Conversely, demand is decreased by conservation efforts and by the
use of alternative fuels such as coal, natural gas, nuclear energy
or renewable fuels. Disruptions in crude oil supply and rapid price
increases have caused energy users worldwide to turn their
attention to other energy forms. Even with continuing growth in
alternative energy supply and unconventional oil, petroleum will
remain the dominant energy source for the foreseeable future.

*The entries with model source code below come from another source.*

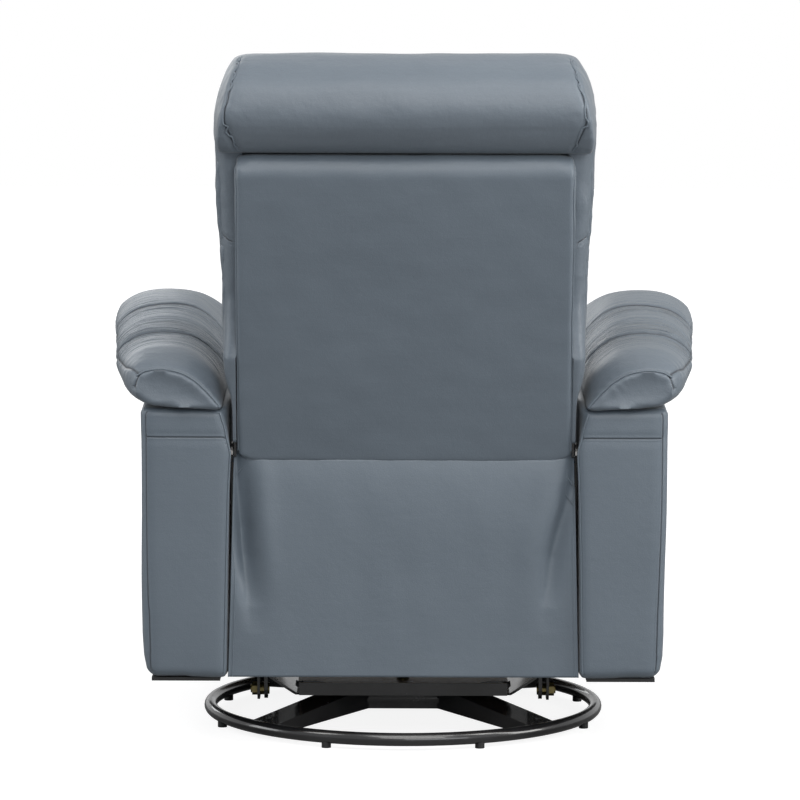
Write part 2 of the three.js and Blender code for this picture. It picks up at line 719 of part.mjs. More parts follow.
function footrestBracket() {
  const [inner, outer] = layer(4);
  const back = BRACE.face + LINK.thick;
  const ear = rounded([
    [BRACE.face, BRACE.earLow], [BRACE.earRear, BRACE.earLow], [BRACE.earRear, BRACE.earHigh], [BRACE.face, BRACE.earHigh],
  ], BRACE.corner);
  let bracket = block(-outer, outer, BRACE.face, back, BRACE.stripLow, BRACE.stripHigh);
  [-1, 1].forEach((side) => {
    const from = side > 0 ? inner : -outer;
    const to = side > 0 ? outer : -inner;
    bracket = bracket
      .add(prism('x', ear, from, to))
      .add(block(side > 0 ? BRACE.footInner : from, side > 0 ? to : -BRACE.footInner,
        BRACE.face, back, BRACE.footLow, BRACE.footHigh))
      .subtract(rod('x', LINK.closedPivot, LINK.pin + PIVOT_CLEARANCE, from - OVERRUN, to + OVERRUN))
      .subtract(slot(boardSlot, from - OVERRUN, to + OVERRUN));
  });
  return bracket;
}

add('footrest_bracket', footrestBracket(), painted());

function footrestBoard() {
  const outline = rounded([
    [-BOARD.half, BOARD.low], [BOARD.half, BOARD.low], [BOARD.half, BOARD.high], [-BOARD.half, BOARD.high],
  ], BOARD.corner);
  const back = BRACE.face - GAP;
  return prism('y', outline, back - BOARD.thick + GAP, back);
}

add('footrest_board', footrestBoard(), wood());

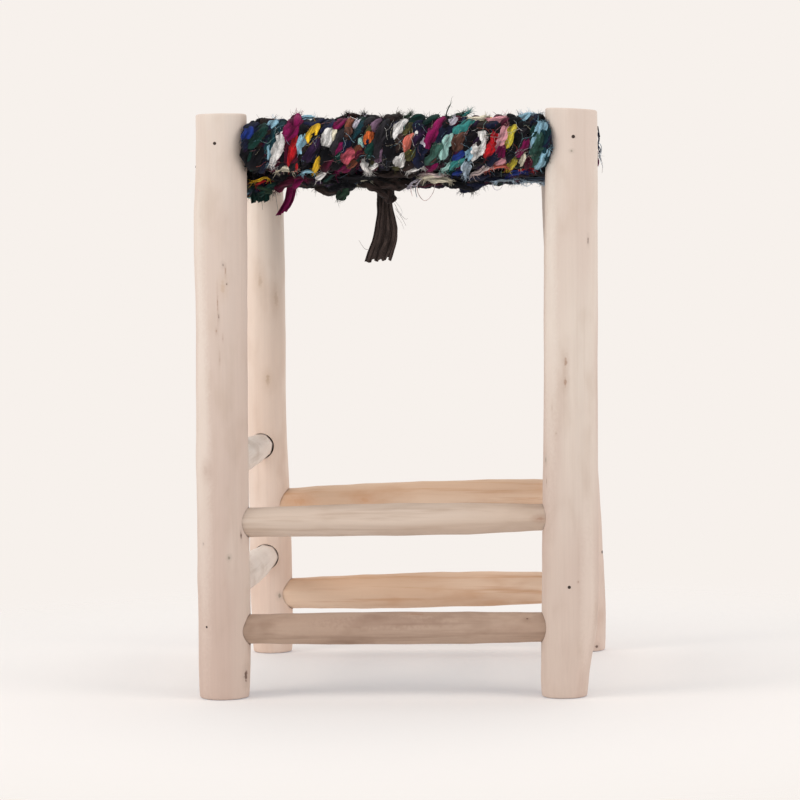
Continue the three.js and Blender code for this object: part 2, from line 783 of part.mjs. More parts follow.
// Seat: the winding from front to rear over the one from side to side, and the rag ends
const seat = new THREE.Group();
seat.add(windingMesh('front_to_rear_rope', sticks.front_seat_rail, sticks.rear_seat_rail, cloth(0x33323d)));
seat.add(windingMesh('side_to_side_rope', sticks.right_seat_rail, sticks.left_seat_rail, cloth(0x24232b)));
for (const [name, rag] of Object.entries(rags)) {
  seat.add(ragMesh(name, rag));
}

// The whole stool, moved so that the middle of its footprint on the floor is the origin
const stool = new THREE.Group();
stool.add(frame, fastenings, seat);
const bounds = new THREE.Box3().setFromObject(stool);
const middle = bounds.getCenter(new THREE.Vector3());
stool.position.set(-middle.x, -middle.y, -bounds.min.z);

export default stool;
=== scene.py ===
"""Looks of a Moroccan kursi stool: debarked posts, whittled sticks and a seat wound in rag rope.

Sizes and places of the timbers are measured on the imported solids. The rags that show on the front
wraps are kept in a table, and everything that repeats is worked out from seeded draws.
"""
import sys
import logging
import math
from dataclasses import dataclass, field
from enum import Enum

import bmesh
import bpy
import numpy as np
from bmesh.types import BMesh
from bpy.types import Material, NodeSocket as Socket, Object
from mathutils import Matrix, Vector


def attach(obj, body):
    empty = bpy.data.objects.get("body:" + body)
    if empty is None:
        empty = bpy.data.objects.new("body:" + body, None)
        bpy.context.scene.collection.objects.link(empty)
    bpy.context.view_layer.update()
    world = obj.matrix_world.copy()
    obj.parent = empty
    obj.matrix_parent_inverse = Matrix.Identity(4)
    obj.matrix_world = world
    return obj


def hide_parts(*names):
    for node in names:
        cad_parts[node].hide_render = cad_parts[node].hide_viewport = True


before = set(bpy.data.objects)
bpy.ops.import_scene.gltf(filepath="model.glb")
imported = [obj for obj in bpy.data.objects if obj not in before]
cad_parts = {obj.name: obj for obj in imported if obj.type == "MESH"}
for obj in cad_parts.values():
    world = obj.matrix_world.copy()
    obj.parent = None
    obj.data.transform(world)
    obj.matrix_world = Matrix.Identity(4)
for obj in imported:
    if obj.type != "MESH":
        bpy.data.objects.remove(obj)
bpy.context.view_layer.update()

BODY = "root"
LOG = logging.getLogger("kursi_stool")

MM = 0.001
IMAGE_SIDE_PX = 800
SENSOR_WIDTH = 36.0
TENON_DEPTH = 28.0 * MM
SHOULDER = (7.0 * MM, 11.0 * MM)
MERGE_DISTANCE = 0.0005 * MM
SMOOTH_ANGLE = math.radians(40.0)
END_MARGIN = 1.2 * MM
ORIGIN = (0.0, 0.0, 0.0)
CREAM_WHITE = (247, 241, 236)

Array = np.ndarray
Rings = np.ndarray  # ring, side and coordinate
Colour = tuple[float, float, float]


def linear(tone: Colour) -> Colour:
    """Turn a display colour into scene light.

    Args:
        tone: red, green and blue from 0 to 255.

    Returns:
        The same colour as linear values from 0 to 1.
    """
    knee, slope, offset, scale, power = 0.04045, 12.92, 0.055, 1.055, 2.4
    shares = [value / 255.0 for value in tone]
    return tuple(s / slope if s <= knee else ((s + offset) / scale) ** power for s in shares)


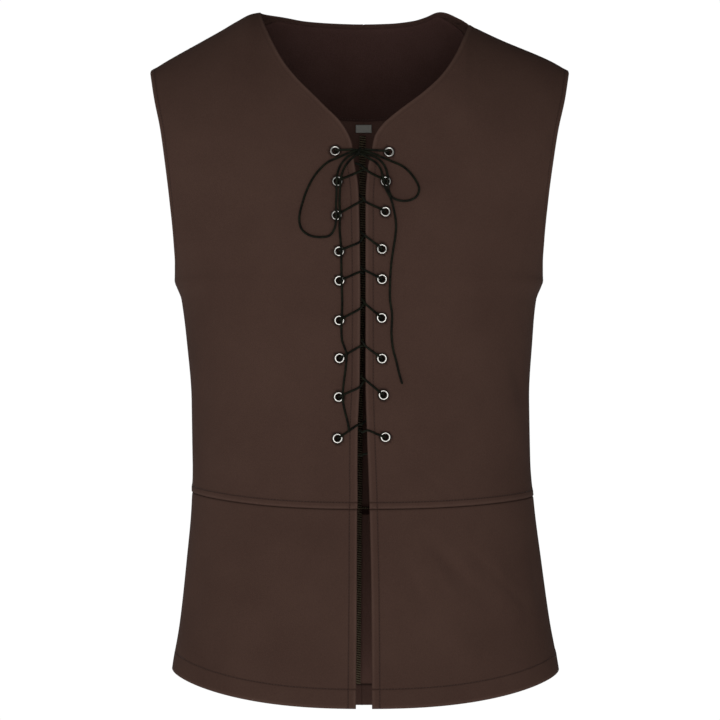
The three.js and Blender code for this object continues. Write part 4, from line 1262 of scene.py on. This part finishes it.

Consequently, demand growth will need to be constrained to remain
in balance with supply. Although petroleum demand growth in
industrialized nations is expected to slow relative to historical
growth patterns as per capita energy consumption approaches
saturation, developing areas, such as China and the Middle East,
will continue to drive petroleum demand. Non-OPEC growth prospects
have declined due to slowdowns in many oil producing areas, and a
continued slowing in non-OPEC supply growth is expected to result
in a steady increase in OPEC‟s production and market share over the
long-term horizon. In the next 10-15 years, a large amount of new
reserves will need to be developed in order to generate incremental
production in the face of the natural decline in many of the
world‟s producing areas. Most new non-OPEC reserves will be in
hostile environments, such as deepwater or Arctic areas -- or will
have high operating costs, such as synthetic crudes from oil
sands.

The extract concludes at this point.